Pg is known at around 100/206=48.54%
P2 and Ps are unknown.

We want to figure out what P2 and Ps could lead to the Pr being 45.45% when Pg is 48.54%.

First, consider that, given the ground rules above, the following are the types of families that can exist (in birth order):
B (boy, one child only)
G (girl, one child only)
GB (girl boy, two children)
GG (girl girl, two children)

To figure out the percent of girls reported, we need the total girls reported divided by the total children reported. This is easy to figure out for each combination above:
B = 0 girls / 1 child
G = 1 Girl / 1 child
GB = 0 girls / 1 child Ps percent of the time and 1 girls / 2 children (1- Ps percent of the time)
GG = 1 girl / 1 child Ps percent of the time and 2 girls / 2 children (1-Ps percent of the time)

We are almost there. Now we just need to sum the numerators multiplied by their probabilities and the denominators multiplied by their probabilities. Here are the probabilities of each family combination:
B = 1-Pg
G = Pg*(1 - P2) ==> It's just Pg times the percent of families who do not have more children
GB = Pg*(P2)*(1-Pg) It's the chances of a girl, followed by the decision to have a 2nd, followed by having a boy.
GG = Pg*(P2)*Pg=Pg^2*P2

Thus the numerator (number of girls reported average is):
Num = (1-Pg)*0 +
Pg*(1-P2)*1 +
Pg*P2*(1-Pg)*Ps*0 +
Pg*P2*(1-Pg)*(1-Ps)*1 +
Pg^2*P2*Ps*1 +
Pg^2*P2*(1-Ps)*2

and the denominator (number of children reported on average):
Den = (1-Pg)*1 +
Pg*(1-P2)*1 +
Pg*P2*(1-Pg)*Ps*1 +
Pg*P2*(1-Pg)*(1-Ps)*2 +
Pg^2*P2*Ps*1 +
Pg^2*P2*(1-Ps)*2

We know that, in China, Pr= Num/Den = 45.45% and that, in general, Pg=48.54%. Thus, we can solve .4545=Num/Den in terms of Ps and P2.

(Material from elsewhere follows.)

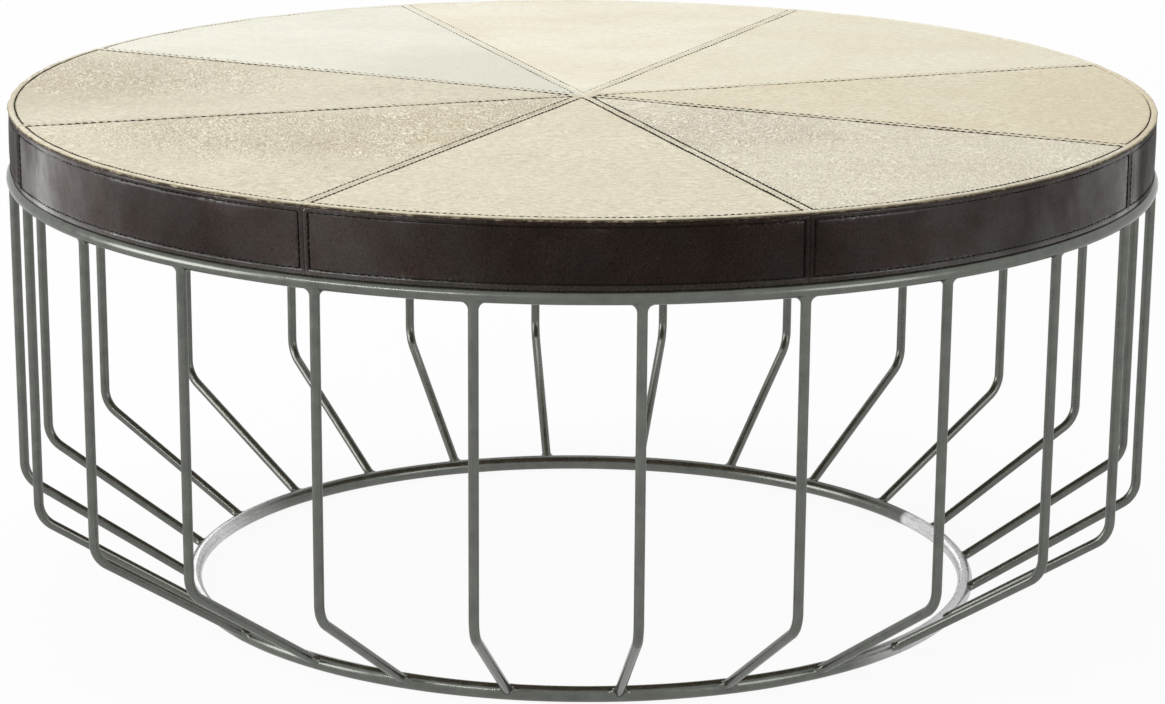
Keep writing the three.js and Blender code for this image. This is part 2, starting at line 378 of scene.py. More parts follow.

Since we have 1 equations and 2 unknowns, there are an infinite number of solutions, but here are a few possibilities:
0% have a second child --impossible
10% have a second child -- impossible
15% have a second child and 85% of those keep the first a secret from the government
20% have a second child and 65% of those keep the first a secret from the government
30% have a second child and 45% of those keep the first a secret from the government
40% have a second child and 35% of those keep the first a secret from the government
50% have a second child and 30% of those keep the first a secret from the government

One thing to note (that is not necessarily obvious in these calculations) is that if everyone reports all the children they have (Ps=0), then the percent of girls will be exactly 48.54%, the same as if everyone had one child, as long as infanticide and selective abortion are not occurring.

But the main point here is that a small number (15%) of couples having second children and not reporting the first girl leads to the warped percentages of baby girls, if there is high under-reporting of these first children. You do not need to assume that infanticide or selective abortion plays a role at all.